И в этом случае интеллектуальный инициатор предпочел остаться в тени. Его имя даже не упомянуто в программе выставки, где сказано, что "возникла необходимость определить роль и место фигуры куратора в современном художественном процессе". Участники проекта: Дмитрий Гутов, Владимир Куприянов, Юрий Лейдерман, Анатолий Осмоловский, Гия Ригвава, Вадим Фишкин, Алексей Шульгин. Несомненно, именно эти имена следует перечислять среди тех, кто определяет облик искусства девяностых. Тем не менее в силу важных стратегических соображений все они коллективно отказались от персонифицированного этикетажа в надежде на узнаваемость индивидуального имиджа. В качестве первого жеста каждый представил объект, странно названный "сущностным", знак художнической индивидуальной программы: вентилятор стильного (любимого Гутовым) дизайна шестидесятых годов или металлическую струбцину (поданную Осмоловским), которая, видимо, символизирует Власть, Силу и революционную Энергию. Далее каждый из участников проекта-викторины произвел реплику на "сущностный" проект коллеги. Оптимистический вентилятор превратился в мрачного "Чаушеску" в результате добавления к нему Юрием Лейдерманом старомодного пальто.

Проект может длиться бесконечно, до тех пор, пока его участники не поймут, что искусство погибло окончательно. Я, однако, не верю, в возможность определенного ответа, и эксперимент может просто раствориться в окружающей среде. Проект именуется "Гамбургским" ибо был заявлен к участию в Гамбургской ярмарке. На мой взгляд, в Германию проект не был вывезен в силу невозможности экспонирования наших посланий без прилагаемого дешифратора и соответствующей упаковки. К счастью, в Москве все еще существуют условия для тренировочного бега на месте в неизвестном направлении.

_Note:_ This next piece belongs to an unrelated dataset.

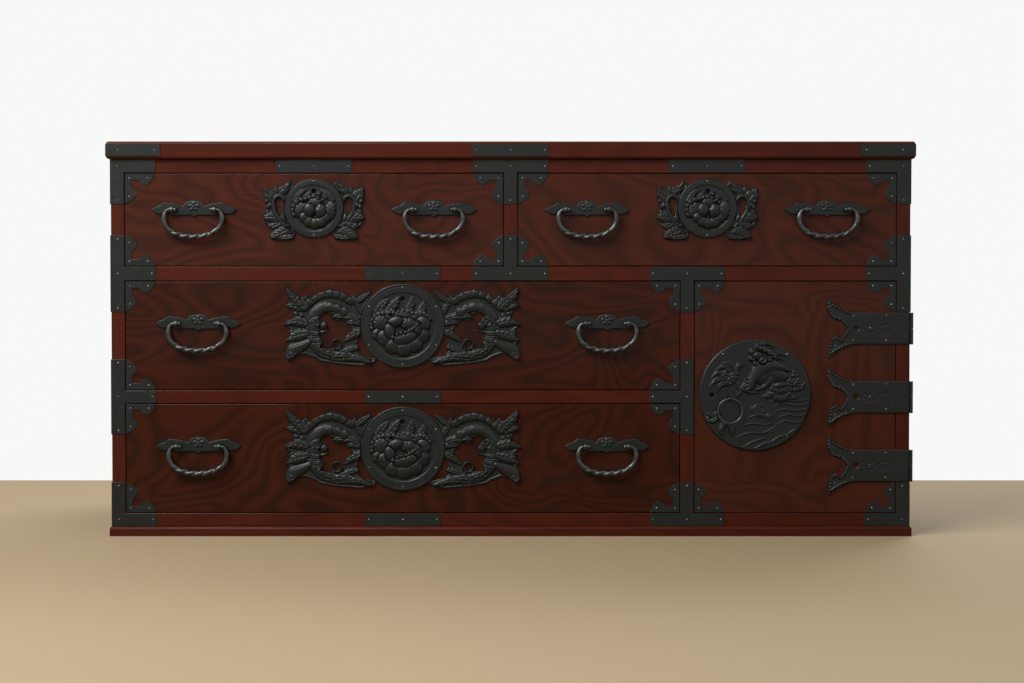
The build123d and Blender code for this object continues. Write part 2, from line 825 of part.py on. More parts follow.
# the round plate, the eyed post that carries the ring, and the lock case behind
ring_hole_radius = ring_bar_radius + ring_hole_clearance
with BuildPart() as door_lock_plate:
    with BuildSketch(front_plane(disc_x, disc_z)):
        RegularPolygon(door_disc_radius, disc_sides)
        with Locations((door_keyhole_x - disc_x, 0)):
            RegularPolygon(keyhole_radius, keyhole_sides, mode=Mode.SUBTRACT)
        with Locations((ring_x - disc_x, ring_z - disc_z)):
            Rectangle(*post_slot, mode=Mode.SUBTRACT)
    extrude(amount=disc_thickness)
    front_face = door_lock_plate.faces().sort_by(Axis.Y)[0]
    chamfer(front_face.outer_wire().edges(), disc_thickness / 2)
    eye_profile(ring_x, ring_z, ring_post_radius, ring_hole_radius, door_thickness, ring_post_width)
    slab(case_x, (case_front_y, case_front_y + lock_case_depth), case_z)
keep(door_lock_plate, "door_lock_plate")


def ring_point(step):
    """A corner of the many-sided ring, counted from the corner that hangs in the eye."""
    turn = 2 * math.pi * step / ring_facets
    return (ring_radius * math.sin(turn), ring_radius * math.cos(turn))


with BuildPart() as door_ring:
    with BuildLine(front_plane(ring_x, ring_z - ring_radius, post_stand_off)) as hoop:
        Polyline(*(ring_point(step) for step in range(ring_facets)), close=True)
    with BuildSketch(Plane(origin=hoop.line @ 0, z_dir=hoop.line % 0)):
        RegularPolygon(ring_bar_radius, bar_sides)
    sweep(transition=Transition.RIGHT)
keep(door_ring, "door_ring")

# ================================================================== strap hinges
hinge_x = side_x + hinge_stand_off
hinge_y = face_y - hinge_stand_off
top_hinge_z = middle_head - iron_reach - hinge_gap - hinge_height / 2
low_hinge_z = lower_sill + iron_reach + hinge_gap + hinge_height / 2
hinge_levels = (low_hinge_z, (low_hinge_z + top_hinge_z) / 2, top_hinge_z)
leaf_clear = knuckle_radius + knuckle_gap


def strap_outline():
    """A strap that forks into two horns round a notched throat, pierced by an eye.

    Its sketch has the carcass corner at x = 0, and the strap runs to the left of it.
    """
    half = hinge_height / 2
    tip = -hinge_length
    horn = hinge_horn
    root = hinge_stand_off - leaf_clear
    with BuildLine() as edge:
        Line((root, half), (tip + 40, half))
        ThreePointArc((tip + 40, half), (tip + 18, 0.69 * horn), (tip, horn))
        Polyline(
            (tip, horn),
            (tip - 2, 0.68 * horn),
            (tip + 6, 0.34 * horn),
            (tip + 19, 0.26 * horn),
            (tip + 29, 0),
            (tip + 19, -0.38 * horn),
            (tip + 12, -0.24 * horn),
            (tip + 3, -0.38 * horn),
            (tip, -horn),
        )
        ThreePointArc((tip, -horn), (tip + 18, -0.69 * horn), (tip + 40, -half))
        Polyline((tip + 40, -half), (root, -half), (root, half))
    make_face(edge.edges())
    with Locations((-hinge_eye_inset, 0)):
        RegularPolygon(hinge_eye_radius, eye_sides, mode=Mode.SUBTRACT)


def knuckles(low, high):
    """One knuckle of a barrel, bored for the pin, in the open part."""
    with BuildSketch(Plane.XY.offset(low)) as barrel:
        with Locations((hinge_x, hinge_y)):
            RegularPolygon(knuckle_radius, barrel_sides)
    extrude(barrel.sketch, amount=high - low)


def pin_bore(low, high):
    """Bore the open part for the hinge pin."""
    with BuildSketch(Plane.XY.offset(low)) as bore:
        with Locations((hinge_x, hinge_y)):
            RegularPolygon(pin_radius + pin_fit, barrel_sides, major_radius=False)
    extrude(bore.sketch, amount=high - low, mode=Mode.SUBTRACT)


with BuildPart() as door_hinge_straps:
    for z in hinge_levels:
        with BuildSketch(front_plane(side_x, z)):
            strap_outline()
        extrude(amount=hinge_thickness)
        eye = (z + knuckle_gap / 2, z + hinge_height / 2)
        slab((hinge_x - leaf_clear, hinge_x), (face_y - hinge_thickness, face_y), eye)
        knuckles(*eye)
        pin_bore(*eye)
keep(door_hinge_straps, "door_hinge_straps")

with BuildPart() as hinge_side_leaves:
    for z in hinge_levels:
        foot = z - hinge_height / 2
        leaf_x = (side_x, side_x + hinge_thickness)
        lower_half = (foot, z - knuckle_gap / 2)
        slab(leaf_x, (hinge_y + leaf_clear, face_y + iron_return), (foot, foot + hinge_height))
        slab(leaf_x, (hinge_y, hinge_y + leaf_clear), lower_half)
        knuckles(*lower_half)
        pin_bore(*lower_half)
keep(hinge_side_leaves, "hinge_side_leaves")

with BuildPart() as hinge_pins:
    for z in hinge_levels:
        with BuildSketch(Plane.XY.offset(z - hinge_height / 2)):
            with Locations((hinge_x, hinge_y)):
                RegularPolygon(pin_radius, barrel_sides)
        extrude(amount=hinge_height)
keep(hinge_pins, "hinge_pins")
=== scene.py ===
"""Dresses the solids of an isho tansu, a Japanese clothing chest, in lacquer and forged iron.

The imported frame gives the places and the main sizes.  X runs to the right, Y to the back and
Z up, in metres.  Wooden solids stay and get a finish and softened edges; the plain ironwork
gets nails, and the raised work of the lock plates, handles and hinges is laid over its solids.
The bails and the door's ring are made anew in place of their solids.
"""

import json
import math

import bpy
import numpy as np
from bpy.props import FloatProperty, FloatVectorProperty, PointerProperty
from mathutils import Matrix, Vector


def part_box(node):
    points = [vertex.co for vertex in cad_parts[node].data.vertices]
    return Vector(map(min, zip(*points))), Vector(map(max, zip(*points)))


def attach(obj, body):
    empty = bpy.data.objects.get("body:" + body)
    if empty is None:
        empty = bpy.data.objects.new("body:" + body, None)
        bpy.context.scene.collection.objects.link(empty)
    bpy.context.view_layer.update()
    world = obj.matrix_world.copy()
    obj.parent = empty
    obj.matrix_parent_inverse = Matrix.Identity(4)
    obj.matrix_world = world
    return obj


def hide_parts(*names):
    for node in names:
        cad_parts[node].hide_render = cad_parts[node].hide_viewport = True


bl_info = {
    "name": "Isho Tansu",
    "version": (1, 0, 0),
    "blender": (4, 5, 0),
    "location": "3D View > Sidebar > Tansu",
    "description": "A Japanese clothing chest in lacquered wood and forged iron",
    "category": "Add Mesh",
}

MM = 0.001

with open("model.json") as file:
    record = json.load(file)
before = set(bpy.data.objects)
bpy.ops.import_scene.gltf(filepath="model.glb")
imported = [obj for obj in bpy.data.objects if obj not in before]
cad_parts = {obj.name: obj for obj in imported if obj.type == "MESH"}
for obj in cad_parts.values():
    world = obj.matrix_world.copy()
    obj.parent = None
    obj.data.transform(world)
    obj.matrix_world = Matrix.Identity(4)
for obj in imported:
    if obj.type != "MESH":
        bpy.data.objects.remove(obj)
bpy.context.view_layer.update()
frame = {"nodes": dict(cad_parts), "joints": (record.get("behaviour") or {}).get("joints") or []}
nodes = frame["nodes"]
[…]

Куратор во всей этой смутной истории выступает в качестве "играющего тренера", разделяя с игроками муки и радости творчества. Для меня всегда оставалось загадкой, что же удерживает критиков от непосредственного производства предметов искусства - утратила смысл необходимость дистанцирования, предохранявшая некогда критический дискурс от необдуманного и самоубийственного инфицирования искусством. Ничего святого не осталось. Тем не менее искусствоведам приходится постоянно придумывать внутренние оправдания для своих занятий искусством. Например, критик Сергей Епихин продемонстрировал в XL инсталляцию "Метафизическое тело Бакштейна" в качестве пространственной иллюстрации к собственному теоретическому сочинению на тему загнивания концептуализма. Из установленного в галерее факса выползала лента поэтического послания Епихина Бакштейну (или его мистическому телу?). Факс, надо полагать, употреблен как символ преимущественной значимости международных сношений для бакштейновского Института современного искусства. Непонятно только, зачем выстраивать столь монументальные конструкции для пояснения столь очевидных вещей, как смерть искусства и концептуализма. И в виртуально-теоретическом произведении любимого широкими массами искусствоведов и читателей (и мною лично) аналитика и теоретика обнаружилось гораздо больше оптимизма и жизне(искусство)утверждения, чем он сам мог предполагать. Платон мне друг, но истина дороже.